-- Set exercise --
Reproduce the listing verbatim.

------------------------------------------------------------------------

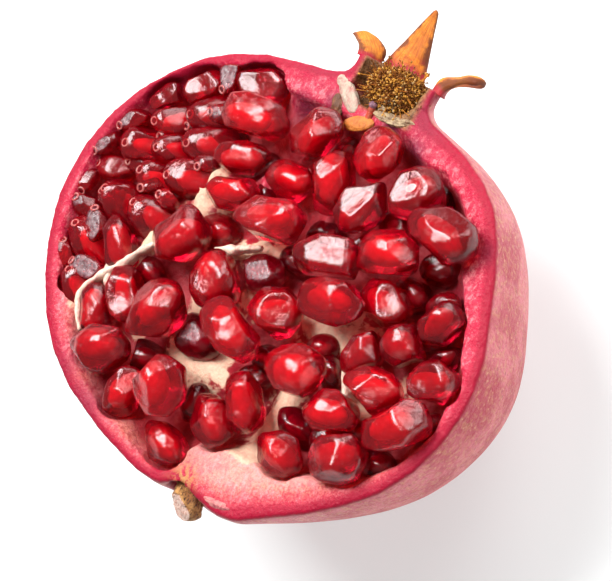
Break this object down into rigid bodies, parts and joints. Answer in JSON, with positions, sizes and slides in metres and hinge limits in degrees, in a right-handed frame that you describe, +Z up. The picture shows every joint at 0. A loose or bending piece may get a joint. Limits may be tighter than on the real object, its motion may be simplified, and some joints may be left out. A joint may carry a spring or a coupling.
{
  "type": "half pomegranate",
  "caption": "Half of a ripe pomegranate cut through crown and stem, lying on its rounded back with the loose arils of its cut face up.",
  "frame": {"origin": "middle of the small flat under the rounded back, on which the half rests", "axes": "+Z up, square to the cut face; +Y along the fruit from stem to crown; +X across the cut face, to the right when the crown points away"},
  "size_m": [0.1001, 0.1061, 0.0613],
  "materials": {
    "rind": "pink-red skin with yellow-green speckle outside, pink to cream moist flesh on the cut face",
    "aril": "wet translucent deep red pulp round a pale seed",
    "sepal": "dry orange-brown leathery, darker at the edges",
    "stamens": "dry brown threads with paler heads",
    "style": "dry reddish stalk with a grey tip",
    "stem": "thin olive-brown bark with a pale cut end"
  },
  "bodies": {
    "root": {"rind": "rind", "aril_01": "aril", "aril_02": "aril", "aril_03": "aril", "aril_04": "aril", "aril_05": "aril", "aril_06": "aril", "aril_07": "aril", "aril_08": "aril", "aril_09": "aril", "aril_10": "aril", "aril_11": "aril", "aril_12": "aril", "aril_13": "aril", "aril_14": "aril", "aril_15": "aril", "aril_16": "aril", "aril_17": "aril", "aril_18": "aril", "aril_19": "aril", "aril_20": "aril", "aril_21": "aril", "aril_22": "aril", "aril_23": "aril", "aril_24": "aril", "aril_25": "aril", "aril_26": "aril", "aril_27": "aril", "aril_28": "aril", "aril_29": "aril", "aril_30": "aril", "aril_31": "aril", "aril_32": "aril", "aril_33": "aril", "aril_34": "aril", "aril_35": "aril", "aril_36": "aril", "aril_37": "aril", "aril_38": "aril", "aril_39": "aril", "aril_40": "aril", "aril_41": "aril", "aril_42": "aril", "aril_43": "aril", "aril_44": "aril", "aril_45": "aril", "aril_46": "aril", "aril_47": "aril", "aril_48": "aril", "aril_49": "aril", "aril_50": "aril", "aril_51": "aril", "aril_52": "aril", "aril_53": "aril", "sepal_left": "sepal", "sepal_back": "sepal", "sepal_right": "sepal", "stamens": "stamens", "style": "style", "stem": "stem"}
  },
  "joints": []
}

------------------------------------------------------------------------

-- Answer to the exercise --
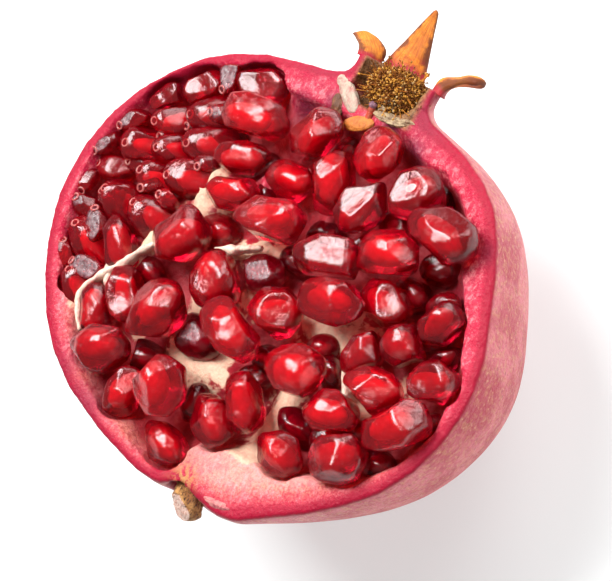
Break this object down into rigid bodies, parts and joints. Answer in JSON, with positions, sizes and slides in metres and hinge limits in degrees, in a right-handed frame that you describe, +Z up. The picture shows every joint at 0. A loose or bending piece may get a joint. Limits may be tighter than on the real object, its motion may be simplified, and some joints may be left out. A joint may carry a spring or a coupling.
{
  "type": "half pomegranate",
  "caption": "Half of a ripe pomegranate cut through crown and stem, lying on its rounded back with the loose arils of its cut face up.",
  "frame": {"origin": "middle of the small flat under the rounded back, on which the half rests", "axes": "+Z up, square to the cut face; +Y along the fruit from stem to crown; +X across the cut face, to the right when the crown points away"},
  "size_m": [0.1001, 0.1061, 0.0613],
  "materials": {
    "rind": "pink-red skin with yellow-green speckle outside, pink to cream moist flesh on the cut face",
    "aril": "wet translucent deep red pulp round a pale seed",
    "sepal": "dry orange-brown leathery, darker at the edges",
    "stamens": "dry brown threads with paler heads",
    "style": "dry reddish stalk with a grey tip",
    "stem": "thin olive-brown bark with a pale cut end"
  },
  "bodies": {
    "root": {"rind": "rind", "aril_01": "aril", "aril_02": "aril", "aril_03": "aril", "aril_04": "aril", "aril_05": "aril", "aril_06": "aril", "aril_07": "aril", "aril_08": "aril", "aril_09": "aril", "aril_10": "aril", "aril_11": "aril", "aril_12": "aril", "aril_13": "aril", "aril_14": "aril", "aril_15": "aril", "aril_16": "aril", "aril_17": "aril", "aril_18": "aril", "aril_19": "aril", "aril_20": "aril", "aril_21": "aril", "aril_22": "aril", "aril_23": "aril", "aril_24": "aril", "aril_25": "aril", "aril_26": "aril", "aril_27": "aril", "aril_28": "aril", "aril_29": "aril", "aril_30": "aril", "aril_31": "aril", "aril_32": "aril", "aril_33": "aril", "aril_34": "aril", "aril_35": "aril", "aril_36": "aril", "aril_37": "aril", "aril_38": "aril", "aril_39": "aril", "aril_40": "aril", "aril_41": "aril", "aril_42": "aril", "aril_43": "aril", "aril_44": "aril", "aril_45": "aril", "aril_46": "aril", "aril_47": "aril", "aril_48": "aril", "aril_49": "aril", "aril_50": "aril", "aril_51": "aril", "aril_52": "aril", "aril_53": "aril", "sepal_left": "sepal", "sepal_back": "sepal", "sepal_right": "sepal", "stamens": "stamens", "style": "style", "stem": "stem"}
  },
  "joints": []
}